“The global economic environment is being transformed by the entry into force of the U.S. trade tariffs, which poses a challenge to keeping our industrial production competitive. In the face of high uncertainties in the external environment, Lithuania's growth is supported by domestic consumption, which may be further boosted next year by funds reaching the economy as a result of the possibility of retiring or withdrawing part of accumulated savings from the second-pillar pension funds. It is crucial that the State and investment funds create additional incentives to direct these funds primarily to investment, alternative forms of securing income in old age”, Acting Minister of Finance Rimantas Šadžius comments.
The economic development scenario prepared by the Ministry of Finance projects that after relatively good results in the first half of this year, Lithuania's gross domestic product (GDP) will grow more moderately in the second half of the year and 2.6% in 2025. The growth rate will accelerate to 3.3% next year and the growth is expected to be close to 2.5% in the outer years of the medium term.
With the persisting shortage of suitably skilled workers, the unemployment rate will reach 7.1% in 2025, fall to 6.8% at the end of the medium term, and the number of employed persons will increase moderately by 0.1% in 2025 and 0.2% in 2026, accordingly.
The scenario projects that the average gross monthly wage growth this year will remain strong enough and will reach 8.5%. In 2026, the average monthly gross wage growth rate is expected to reach 7.3%.
Inflation in the country increased over the first half of this year, but, as compared to the country’s multiannual average, remained slightly below it. The average annual inflation is expected to reach 3.5% in 2025. Over this period, inflation will be supported by higher administered prices, services and food prices, strong domestic demand affected also by one-off factors. In the outer years of the medium term, the inflation rate will moderately decelerate and will reach 2.4% at the end of the period.
As household income grows significantly above the rate of price growth, the purchasing power of the population will continue to strengthen. Household consumption expenditure is expected to grow 2.6% this year, and next year, as the financial possibilities of the population continue to increase, including the possibility of retiring or withdrawing part of the accumulated funds from the second-pillar pensions, the consumption in the country is expected to increase and the growth rate accelerate to 4.6%. At the end of the medium term, this expenditure will grow at a rate close to 3%.
Expenditure on gross fixed capital formation (GFCF) is expected to grow 7.3% this year. With growing external and domestic demand, increased investment in national security and the continued need to invest in labour productivity-enhancing measures, in 2026–2028 the average growth rate of expenditure on GFCF could be close to 5%.
The scenario foresees that real exports of goods and services will grow 3.2% in 2025. In the medium term, the development of export markets and the development of Lithuanian exports of goods will be negatively affected by deteriorated international trade conditions due to higher import tariffs imposed by the US on EU goods, but more favourable monetary policy and reduced interest rates should encourage the growth of exports of products whose demand is affected by the development of the construction and real estate sectors. Given this, real exports of goods and services are expected to grow 2.9% in 2026, and to accelerate to 3.3% in the outer years of the medium term.

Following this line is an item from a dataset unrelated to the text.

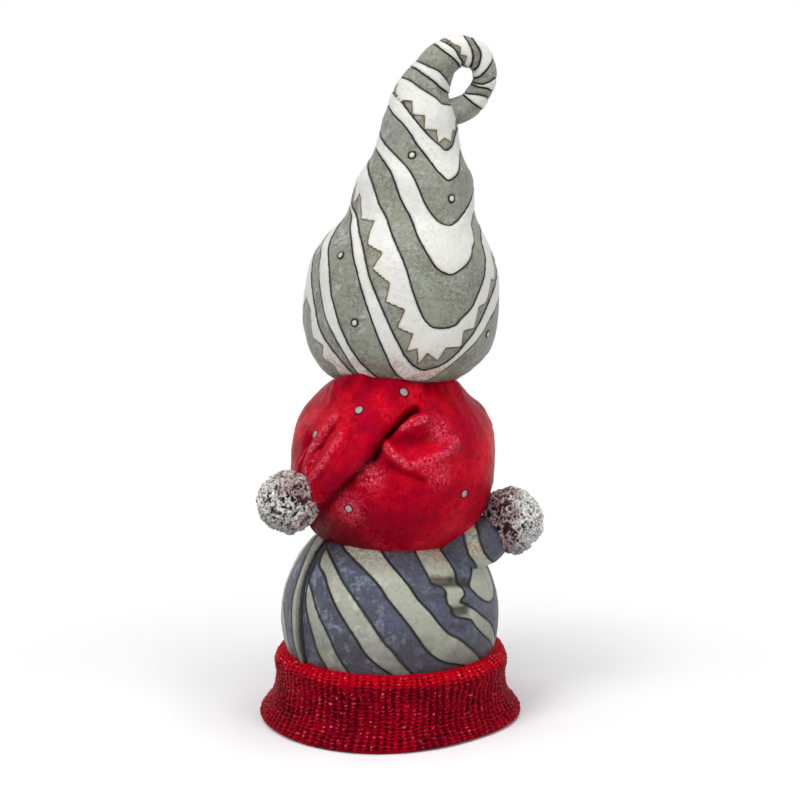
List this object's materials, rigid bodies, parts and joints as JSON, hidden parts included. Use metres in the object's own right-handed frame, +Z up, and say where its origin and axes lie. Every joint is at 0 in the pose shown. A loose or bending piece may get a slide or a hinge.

The scenario has been developed against a background of increased external instability and economic uncertainty, continuing geopolitical tensions and growing uncertainty about international trade policy.
Russia’s ongoing war against Ukraine and intensification of geopolitical turmoil in the Middle East, negative effects of rising protectionism on global trade, price shocks of energy, other raw materials and food, less favourable developments in the euro area and the global economy, fluctuations in global financial markets, aging society and shortage of workers form a part of negative risk factors due to which the estimates of key indicators in this scenario may change.
Also, there are positive risks, such as stronger internal and external demand, faster monetary policy easing, fiscal policy at EU and national level fostering economic growth, faster implementation of projects financed by EU funds, more favourable demographic trends and immigration of skilled workers, faster transition to green energy, whose fulfilment could lead to a more favourable economic development.